The firm implemented a post-close loyalty cadence, segmented the top 300 past clients by influence potential, and assigned quarterly stewardship actions to each relationship. Within nine months, the brokerage increased tracked referral introductions by 28% and raised documented repeat-client conversations by 34%.
The most important result was not merely transactional. Leadership gained visibility into which relationships were institutional, which were agent-dependent, and where succession risk existed inside the revenue base.
The Metrics That Matter to Brokerage-Scale Leaders
Luxury real estate post-sale client retention should be managed with executive metrics, not anecdotal optimism. At minimum, owners should track post-close engagement rate, referral introduction rate, repeat-opportunity identification, database completeness, and client concentration risk by agent.
These metrics expose whether growth is becoming more durable or simply more dependent on a few rainmakers. A firm with $120 million in annual volume but no transferable relationship data may appear strong while carrying significant enterprise risk.
The more mature measure is client lifetime value by relationship tier.

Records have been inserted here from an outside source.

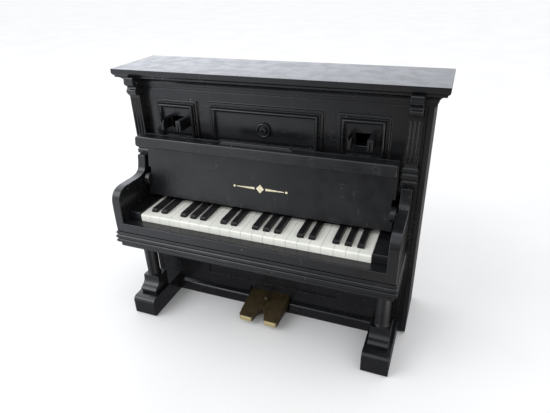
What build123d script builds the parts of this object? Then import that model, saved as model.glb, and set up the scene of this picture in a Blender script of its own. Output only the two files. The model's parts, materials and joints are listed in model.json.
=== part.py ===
from build123d import *
import os

# Toy upright piano, millimetres. X runs along the keyboard, -Y is the player's side, Z is up.
# The origin is on the floor, under the centre of the overall box.

# Case
CASE_HALF = 55.0
CASE_FRONT = 0.8
CASE_BACK = 24.6
CASE_TOP = 89.4
HEIGHT = 96.0
SIDE_THICK = 3.2
WALL = 1.6
INNER_HALF = CASE_HALF - SIDE_THICK

# Cornice: overhang past the case at the sides and at the front
CORNICE_SIDE = 4.0
CORNICE_FRONT = 3.4

# Upper front panel: three raised pads with a moulded frame on each
PAD_FRONT = -0.1
PAD_MARGIN = 0.9
FRAME_FRONT = -1.5
FRAME_LOW = 70.1
FRAME_HIGH = 84.7
FRAME_MID = 77.4
FRAME_BAR = 2.3
SQUARE_CENTRE = 34.4
SQUARE_HALF = 7.6
CENTRE_HALF = 20.1
FRAMES = {"frame_left": (-SQUARE_CENTRE, SQUARE_HALF), "frame_centre": (0, CENTRE_HALF),
          "frame_right": (SQUARE_CENTRE, SQUARE_HALF)}

# Sconce clips: two prongs, with a square socket through the panel between them
CLIP_SPREAD = 3.3
CLIP_FRONT = -5.6
PRONG_HALF = 0.9
PRONG_LOW = FRAME_MID - 1.8
PRONG_HIGH = FRAME_MID + 2.1
SOCKET_HALF_X = 2.35
SOCKET_HALF_Z = 2.05

# Pilasters and corbels
PILASTER_IN = 48.1
PILASTER_OUT = 52.3
PILASTER_FRONT = -2.3
PILASTER_LOW = 64.2
FLUTE_MID = 78.6
FLUTE_LONG = 14.4
FLUTE_R = 0.5
FLUTE_FIRST = 0.85
FLUTE_PITCH = 1.25
COLLARS = ((69.6, 0.35), (67.4, 0.5), (65.2, 0.5))
COLLAR_HALF = 0.8
CORBEL_IN = 48.3
CORBEL_OUT = 52.2
CORBEL_LOW = 87.0
CORBEL_HIGH = 93.6

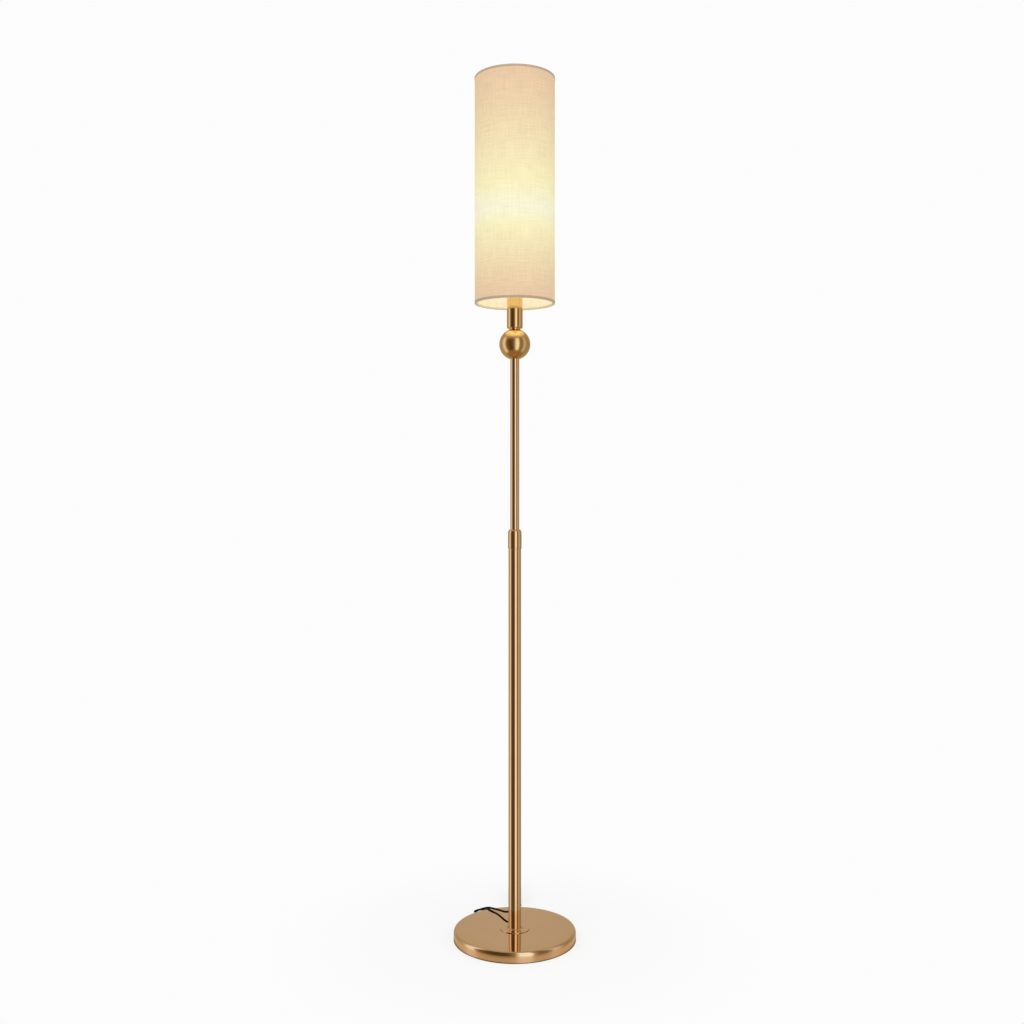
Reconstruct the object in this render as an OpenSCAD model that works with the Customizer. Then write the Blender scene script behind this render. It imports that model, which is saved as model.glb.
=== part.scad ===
// Column floor lamp: a weighted round base, a telescopic brass pole with a twist-lock collar,
// a ball, a tall neck and a slim drum shade on a recessed fitter. Millimetres, +Z up,
// origin on the floor under the middle of the base. The cord leaves towards +Y, the back.

/* [Base] */
// Diameter of the round base
base_d = 232; // [190:1:290]
// Height of the base above the floor
base_h = 21.5; // [18:0.5:30]
// Radius of the cover's rounded top edge
base_edge_r = 4.5; // [4:0.5:9]
// Wall of the spun cover
cover_wall = 1.5; // [1:0.1:2.5]
// Gap between the cover's rim and the floor
rim_lift = 1; // [0.5:0.1:1.5]
// Thickness of the felt pad
pad_t = 2; // [1.8:0.1:3]

/* [Fixing bolt] */
// Diameter of the bolt that holds the pole
bolt_d = 10; // [8:1:12]
// Width of the bolt's head across its flats
head_af = 17; // [15:1:19]
// Height of the bolt's head
head_h = 6.4; // [5:0.1:7]
// Diameter of the flat washer
washer_d = 24; // [21:1:28]
// Thickness of the flat washer
washer_t = 2; // [1:0.1:2.5]
// Diameter of the spring washer
spring_d = 18; // [17:0.5:20]
// Thickness of the spring washer
spring_t = 2.2; // [1.5:0.1:2.5]

/* [Pole foot] */
// Diameter of the foot flange
flange_d = 57; // [45:1:80]
// Height of the foot flange
flange_h = 2; // [2:0.5:8]
// Depth to which the pole sits in the flange
seat_depth = 1; // [0.5:0.1:1.2]
// Length of the threaded plug in the foot of the pole
plug_len = 11; // [8:1:13]

/* [Lower tube] */
// Outer diameter of the lower tube
lower_d = 24; // [22:0.5:28]
// Wall of the lower tube
lower_wall = 1.5; // [1:0.1:1.6]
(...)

When leadership can compare the long-term economics of a referred client, a past-client repeat opportunity, and a cold acquisition source, capital allocation becomes clearer.
Legacy, Liquidity, and Leadership Bandwidth
Post-close loyalty systems are often discussed as referral tools, but their deeper value is strategic. They protect leadership bandwidth, improve enterprise continuity, and strengthen the brokerage’s eventual liquidity profile.
A brokerage with documented client intelligence, consistent stewardship standards, and measurable retention performance is more durable than one built around individual heroics. It is easier to scale, easier to transition, and easier to defend in a market where trust remains the scarce asset.
The close is where less disciplined firms relax. It is where elite brokerage leaders begin the next cycle of value creation.